Russian President Vladimir Putin sought a phone call with U.S. President Joe Biden as a prelude to negotiations on European security at the start of the year, the Kremlin said.

“The purpose of the call is very clear -- to continue discussing all the issues that were on the agenda” at Dec. 7 talks between the two leaders and before the negotiations in January, Kremlin spokesman Dmitry Peskov told reporters Thursday. “From President Putin’s viewpoint, there is a need for another phone discussion ahead of the start of the negotiations,” he said, without elaborating.

The talks set for 11:30 p.m. in Moscow -- 3.30 p.m. in Washington -- take place amid U.S. and European alarm over a possible Russian invasion of Ukraine as early as next month before the frozen terrain turns to mud in spring. The Kremlin denies any intention to invade its neighbor, while also demanding security guarantees from the West that include a halt to North Atlantic Treaty Organization expansion and the withdrawal of NATO forces in Europe to positions they held in 1997.

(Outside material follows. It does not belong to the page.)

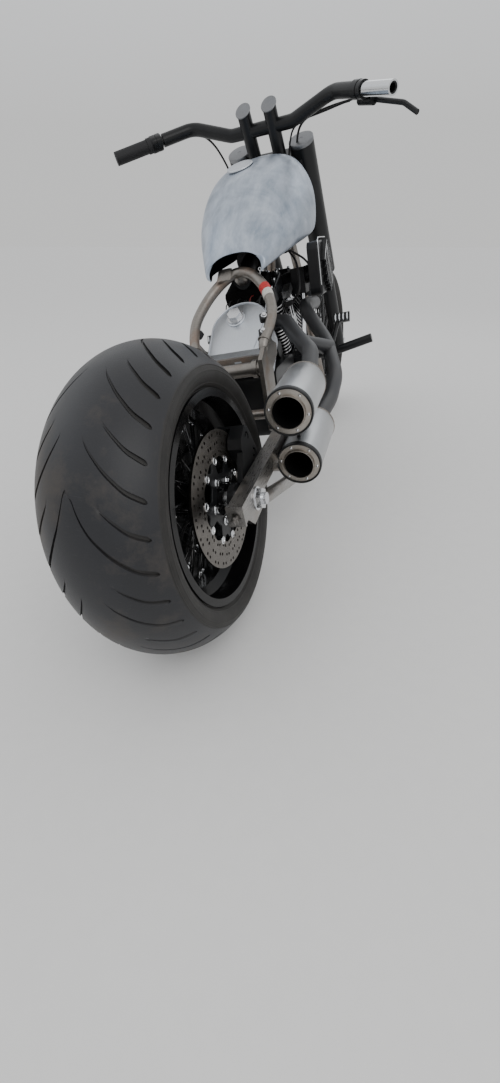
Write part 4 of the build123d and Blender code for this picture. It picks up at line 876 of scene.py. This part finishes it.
# Fork tops, risers and controls, all on the steered fork; drops run down the legs from their tops
forkTrim = {"capDrop": -0.0003, "clipDrop": 0.172, "riserDrop": -0.137, "riserX": 0.0465,
            "slant": (0, -0.75, 0.1)}
capProfile = [(0.0, 0.0405), (0.0, 0.0425), (0.0012, 0.0432), (0.0118, 0.0432), (0.0131, 0.0424), (0.0134, 0.040),
              (0.0134, 0.008), (0.0126, 0.0072)]
clipProfile = [(0, 0.0425), (0, 0.0446), (0.001, 0.0452), (0.011, 0.0452), (0.012, 0.0446), (0.012, 0.0425)]
riserProfile = [(0, 0.0265), (0.0022, 0.0265), (0.0032, 0.0255), (0.0034, 0.012), (0.0028, 0.0105)]


def makeForkTops():
    legX, riserX, up = forkLine["legX"], forkTrim["riserX"], -forkDown
    caps = [placeAt(onLeg(forkTrim["capDrop"], x), up, steered) for x in (-legX, legX)]
    loftSet("forkCaps", caps, capProfile, 56, capAlloy, "fork")
    clip = placeAt(onLeg(forkTrim["clipDrop"], -legX), up, steered)
    loftSet("cableClip", [clip], clipProfile, 56, "black_satin", "fork")
    slantWay = (up + Vector(forkTrim["slant"])).normalized()      # the risers' ends are cut on a slant
    tops = [placeAt(onStem(forkTrim["riserDrop"], x=x), slantWay, steered) for x in (-riserX, riserX)]
    loftSet("riserTops", tops, riserProfile, 40, capAlloy, "fork")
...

Russia is in a hurry to gain tangible results from the talks, according to Tatiana Stanovaya, founder of political consultancy R.Politik. For Putin, “everything depends on Biden” as the leader who will take Russian concerns seriously and the call aims to press the U.S. president “to give impetus to the negotiations,” she said.

Putin Call With Biden Is Prelude to Security Talks, Kremlin Says

The two sides are committed to entering 2022 with a rush of high-stakes diplomacy after Russia published draft security treaties following the first leaders’ call this month. U.S. and Russian negotiators will meet Jan. 10, two days before a NATO-Russia Council meeting. Top advisers to Putin and German Chancellor Olaf Scholz also plan to meet before the NATO-Russia talks.

European leaders have been largely reduced to spectators so far as the U.S. and Russia have bargained over the parameters of talks on the continent’s security. 

By dealing directly again with Biden, Putin is demonstrating “that the world’s most powerful leaders are in constant contact and are deciding the fate of civilization without the involvement of any small players,” said Andrei Kolesnikov, a senior fellow at the Carnegie Moscow Center.

Secretary of State Antony Blinken spoke with Ukrainian President Volodymyr Zelenskiy Wednesday about “efforts to peacefully resolve the conflict in eastern Ukraine and upcoming diplomatic engagements with Russia,” the State Department said in a statement.

While Russia’s proposals aren’t realistic, the Kremlin was encouraged that the U.S. didn’t reject them out of hand and “Putin wants to talk to Biden in more detail now,” said Fyodor Lukyanov, head of the Council on Foreign and Defense Policy, which advises the Kremlin. “He will tell Biden what Russia is really looking for.”

State Department spokesman Ned Price repeated on Tuesday what’s becoming the standard U.S. response to concern that the Biden administration may cut its own deal with Russia while shortchanging the concerns of Ukraine and European allies. “The principle is inviolable -- nothing about them without them,” he said. 

The late hour in Moscow for the call is “no problem” for Putin, Peskov said, confirming the Kremlin initiated the contact. The White House had already pointedly announced that Biden was holding the call at Putin’s request.

The U.S. remains gravely concerned about the Russian buildup near the Ukrainian border, a senior Biden administration official said Wednesday, and is prepared to provide additional assistance to Ukraine if Russia invades. Biden warned Putin at their last call that Russian aggression would be met with unprecedented economic sanctions and that the U.S. is committed to Ukraine’s sovereignty and territorial integrity.

The crisis is a repeat of one in the spring, when Putin also massed forces near the border with Ukraine before backing down in April after Biden in a call offered a summit meeting that took place in June.

“The fact that Putin initiated the call may indicate that it’s much more important for him to reach a new level of relations with the West and achieve de-escalation,” said Gleb Pavlovsky, who was a Kremlin political adviser during Putin’s first decade in power until 2011. Still, the Kremlin’s relationship with the West is unstable and “a new ultimatum” from Putin can’t be ruled out, he said.